Aunque a veces no lo parezca, como cuando los buñuelos de viento caseros. Lo que nos reímos aquel día...

lunes, enero 02, 2006

Días extraños

Strange days have found us
Strange days have tracked us down
They’re going to destroy
Our casual joys
We shall go on playing
Or find a new town

~ The Doors, Strange days


Estos días de fiesta que ya se acaban siempre son días extraños. Al menos para mí.

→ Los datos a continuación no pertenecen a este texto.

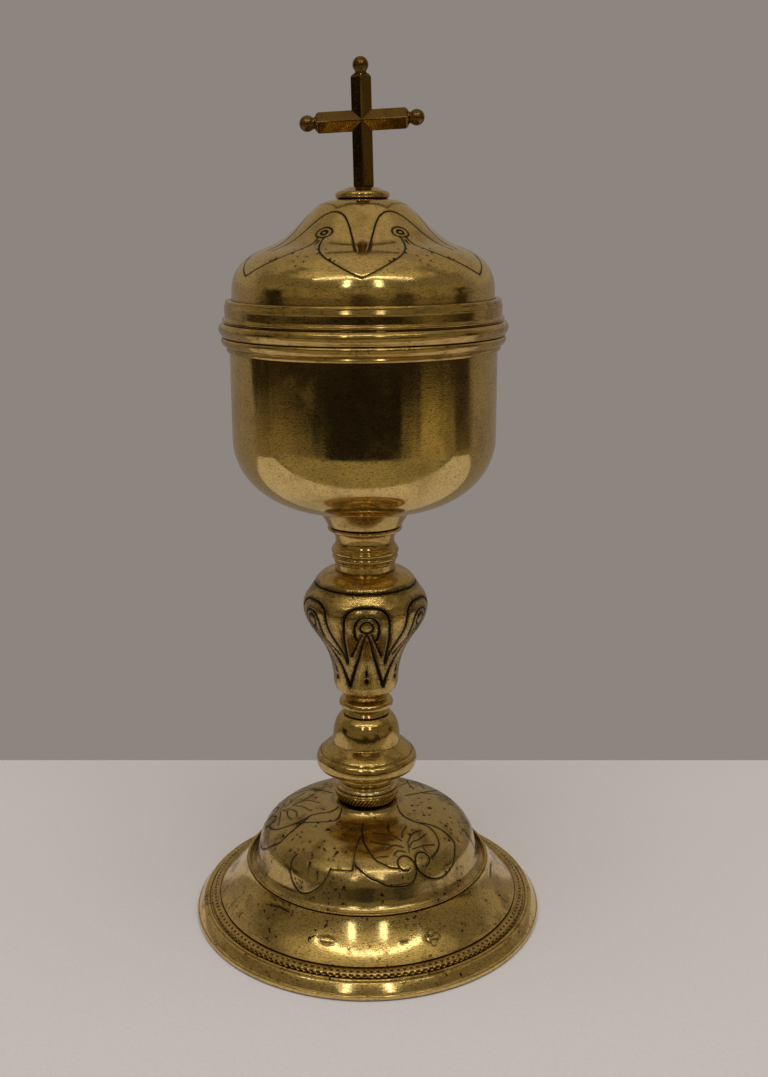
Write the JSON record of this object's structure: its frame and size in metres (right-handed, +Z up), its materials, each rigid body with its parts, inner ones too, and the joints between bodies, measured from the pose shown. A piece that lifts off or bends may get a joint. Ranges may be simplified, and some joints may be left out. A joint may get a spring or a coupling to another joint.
{
  "type": "ciborium",
  "caption": "Tall lidded metal cup on a knopped stem and stepped round foot, engraved, with a plain ball-tipped cross on the lid.",
  "frame": {"origin": "on the stem's axis, in the plane that the foot rests on", "axes": "+Z up along the stem, +X to the right of the engraved front, -Y towards the viewer"},
  "size_m": [0.1358, 0.1358, 0.3189],
  "materials": {
    "spun_brass": "polished gilt brass, hand engraved, with brown wear",
    "turned_brass": "cast and turned brass, polished",
    "pale_brass": "pale worn metal, satin",
    "aged_brass": "darkened brass, dull polish",
    "plain_brass": "plain turned brass, unpolished"
  },
  "bodies": {
    "vessel": {"foot_rim_ring": "spun_brass", "foot_flange": "spun_brass", "foot_beaded_band": "spun_brass", "crease_wire": "spun_brass", "foot_dome": "spun_brass", "coin_edge_ring": "turned_brass", "spacer_ring": "pale_brass", "lower_knop": "turned_brass", "bead_ring": "turned_brass", "upper_knop": "turned_brass", "stem_neck": "turned_brass", "cup_boss": "turned_brass", "cup_bowl": "spun_brass", "cup_rim_moulding": "spun_brass", "tie_rod": "plain_brass", "clamp_washer": "plain_brass", "clamp_nut": "plain_brass"},
    "lid": {"lid_rim_moulding": "spun_brass", "lid_dome": "spun_brass", "lid_bezel": "spun_brass", "finial_collar": "turned_brass", "cross": "aged_brass", "cross_ball_top": "aged_brass", "cross_ball_right": "aged_brass", "cross_ball_left": "aged_brass", "cross_stud": "plain_brass", "finial_washer": "plain_brass", "finial_nut": "plain_brass"}
  },
  "joints": [
    {"name": "lid_lift", "type": "slide", "parent": "vessel", "child": "lid", "axis": [0, 0, 1], "range_m": [0, 0.15]}
  ]
}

Al agotamiento producido por el fin de año (insisto: malditas cuentas vivienda) en el plano laboral se une el estrés que siempre provocan las reuniones familiares. Ah, la familia: esa gente a la que no le queda más remedio que aceptarte cuando no te queda más remedio que volver. Cuánta paciencia hay que tener para no emprenderla a mordiscos con ellos.

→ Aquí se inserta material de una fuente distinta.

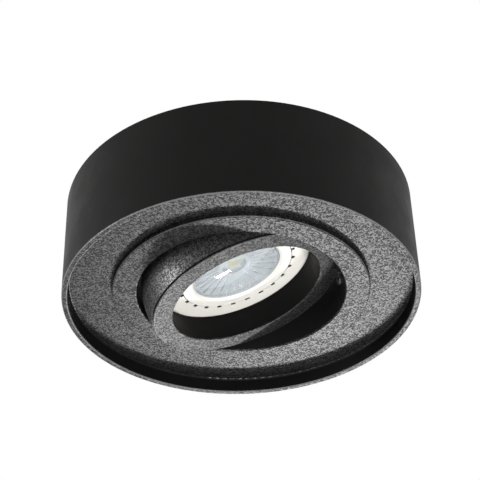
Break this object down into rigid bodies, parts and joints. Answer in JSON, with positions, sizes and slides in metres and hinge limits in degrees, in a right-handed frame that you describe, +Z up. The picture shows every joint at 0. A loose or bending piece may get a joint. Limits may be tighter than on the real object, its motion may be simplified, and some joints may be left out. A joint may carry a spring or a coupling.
{
  "type": "surface mounted ceiling spotlight",
  "caption": "Shallow round black ceiling spotlight: surface can with a recessed web, swivelling trim and a tilting lamp ring that holds a white LED module with a clear lens.",
  "frame": {"origin": "centre of the ceiling plane: the middle of the mounting plate's upper face", "axes": "+Z up into the ceiling, the can hangs in -Z; the lamp ring's tilt axis lies along Y and the lamp, as stored, is tilted about it with its face turned towards +X"},
  "size_m": [0.11, 0.11, 0.0407],
  "materials": {
    "can_coat": "matte black powder coat, fine grain",
    "trim_coat": "textured black powder coat",
    "ring_coat": "textured black powder coat",
    "plate_zinc": "zinc plated steel sheet",
    "screw_black": "black oxide",
    "washer_nylon": "natural nylon",
    "spring_steel": "bright spring steel",
    "rivet_steel": "zinc plated",
    "box_plastic": "moulded, fine texture",
    "block_plastic": "natural polyamide",
    "clamp_brass": "drawn brass",
    "screw_zinc": "zinc plated",
    "lead_sheath": "smooth silicone sheath",
    "core_brown": "extruded insulation",
    "core_blue": "extruded insulation",
    "lamp_white": "warm white, satin",
    "lens_clear": "clear, polished",
    "board_white": "white solder mask",
    "led_yellow": "phosphor silicone",
    "pad_grey": "soft silicone pad",
    "sink_aluminium": "plain turned",
    "pin_tin": "tinned",
    "driver_laminate": "glass epoxy board",
    "choke_black": "moulded ferrite cover",
    "capacitor_red": "dipped film capacitor",
    "chip_black": "moulded package",
    "gland_rubber": "soft rubber"
  },
  "bodies": {
    "housing": {"can": "can_coat", "mounting_plate": "plate_zinc", "set_screws": "screw_black"},
    "trim": {"trim_ring": "trim_coat", "pivot_screws": "screw_black", "friction_washers": "washer_nylon", "leaf_springs": "spring_steel", "spring_rivets": "rivet_steel", "terminal_box_base": "box_plastic", "terminal_box_cover": "box_plastic", "terminal_block": "block_plastic", "terminal_clamps": "clamp_brass", "terminal_screws": "screw_zinc", "cord_clamp": "box_plastic", "cord_clamp_screws": "screw_zinc", "lamp_lead": "lead_sheath", "live_core": "core_brown", "neutral_core": "core_blue"},
    "lamp_head": {"lamp_ring": "ring_coat", "snap_ring": "spring_steel", "module_bezel": "lamp_white", "lens_holder": "lamp_white", "lens": "lens_clear", "led_board": "board_white", "led": "led_yellow", "thermal_pad": "pad_grey", "heat_sink": "sink_aluminium", "board_pins": "pin_tin", "driver_board": "driver_laminate", "driver_choke": "choke_black", "driver_capacitor": "capacitor_red", "driver_chips": "chip_black", "live_tail": "core_brown", "neutral_tail": "core_blue", "rear_shell": "lamp_white", "lead_gland": "gland_rubber", "module_screws": "screw_zinc"}
  },
  "joints": [
    {"name": "trim_swivel", "type": "hinge", "parent": "housing", "child": "trim", "pos_m": [0, 0, 0], "axis": [0, 0, 1], "range_deg": [-175, 175]},
    {"name": "lamp_tilt", "type": "hinge", "parent": "trim", "child": "lamp_head", "pos_m": [0, 0, -0.0252], "axis": [0, 1, 0], "range_deg": [-5.3, 44.7], "deforming": ["lamp_lead"]}
  ]
}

Porque no tiene nombre que te presentes, obligado, a la tradicional cena de Nochebuena y te reciban con los mismos villancicos horrorosos que llevas oyendo toda tu vida, pero este año en versión MP3 vomitada a todo volumen por el home cinema del salón. Ahí, elevando el horror a nuevas cotas que parecían inalcanzables.

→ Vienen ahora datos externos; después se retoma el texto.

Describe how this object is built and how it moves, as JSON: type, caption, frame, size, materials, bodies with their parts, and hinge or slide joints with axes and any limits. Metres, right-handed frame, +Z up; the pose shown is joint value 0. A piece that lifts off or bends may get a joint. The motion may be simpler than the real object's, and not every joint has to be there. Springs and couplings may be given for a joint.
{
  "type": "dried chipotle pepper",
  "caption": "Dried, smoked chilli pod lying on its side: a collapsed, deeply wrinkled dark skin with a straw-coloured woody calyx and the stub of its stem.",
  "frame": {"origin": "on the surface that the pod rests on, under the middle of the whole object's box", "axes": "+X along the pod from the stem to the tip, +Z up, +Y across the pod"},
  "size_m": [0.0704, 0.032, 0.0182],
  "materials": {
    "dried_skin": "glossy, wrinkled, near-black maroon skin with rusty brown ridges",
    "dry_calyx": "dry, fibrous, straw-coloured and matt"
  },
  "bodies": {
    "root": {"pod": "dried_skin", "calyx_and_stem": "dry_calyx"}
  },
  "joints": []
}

No tiene nombre que el imbécil de tu hermano pequeño no te dé las buenas noches sino que sólo pregunte dónde está Genoveva (seguro que se masturba pensando en ella, el muy salido). Pues con sus padres, dónde va a estar, ¿aquí, con la familia Munster? No tiene nombre que cuando tu madre salga de la cocina, donde se dedica a adornar primorosamente todos los platos de Mallorca con huevo hilado, lo único que te pregunte es por qué no ha venido Genoveva. Pues porque no es idiota, mamá.

Tampoco tiene nombre que cuando tu hermana aparezca a las 11 de la noche, entre el clamor de las tripas que gruñen entonando alguna ópera de Wagner, no le sorprenda que le hayamos esperado más o menos tranquilamente sin empezar a cenar, pero sí que no haya venido Genoveva. Es que, cariño, a ella le gusta cenar temprano. Que luego va con sus padres a la misa del gallo.

Y para irte a la cama calentito, tu padre (influido sin duda por el discurso del rey) alza la quinta o sexta copa de la noche y brinda por esos nietos que teme nunca tendrá, porque sus hijos son unos desagradecidos de mierda que no quieren hacerle abuelo. Gracias a Dios que Genoveva, su queridísima nuera en ciernes, está enderezando al primogénito, y pronto le llevará al altar.

Si tú supieras, papá, si tú supieras...



Entras en tantas tiendas, una tras otra, tan llenas de gente, que ya no sabes si estás en Cartier, o en Loewe, o en Carolina Herrera. Agarras lo primero que no es del todo horroroso, pero lo sueltas cuando ves que es barato: a saber luego quién tendrá uno igual. Compras y compras, a codazos, y te fascina la dependienta que se empeña en meter un estuche en una bolsa obviamente demasiado pequeña. Huyes cuando recuerdas que aún no te ha cobrado (sujetas la visa en tu sudorosa garra), dejándola sumida en su personal lucha contra el espacio. Sales trastabillado a la calle (Goya, Serrano, Velázquez, qué más da) y sólo ves gente y gente y más gente. De repente te falta el aire, y tienes que coger (tirarte encima casi) un taxi para huir de allí y volver a casa.

Creedme: he visto el infierno, y está lleno de gente.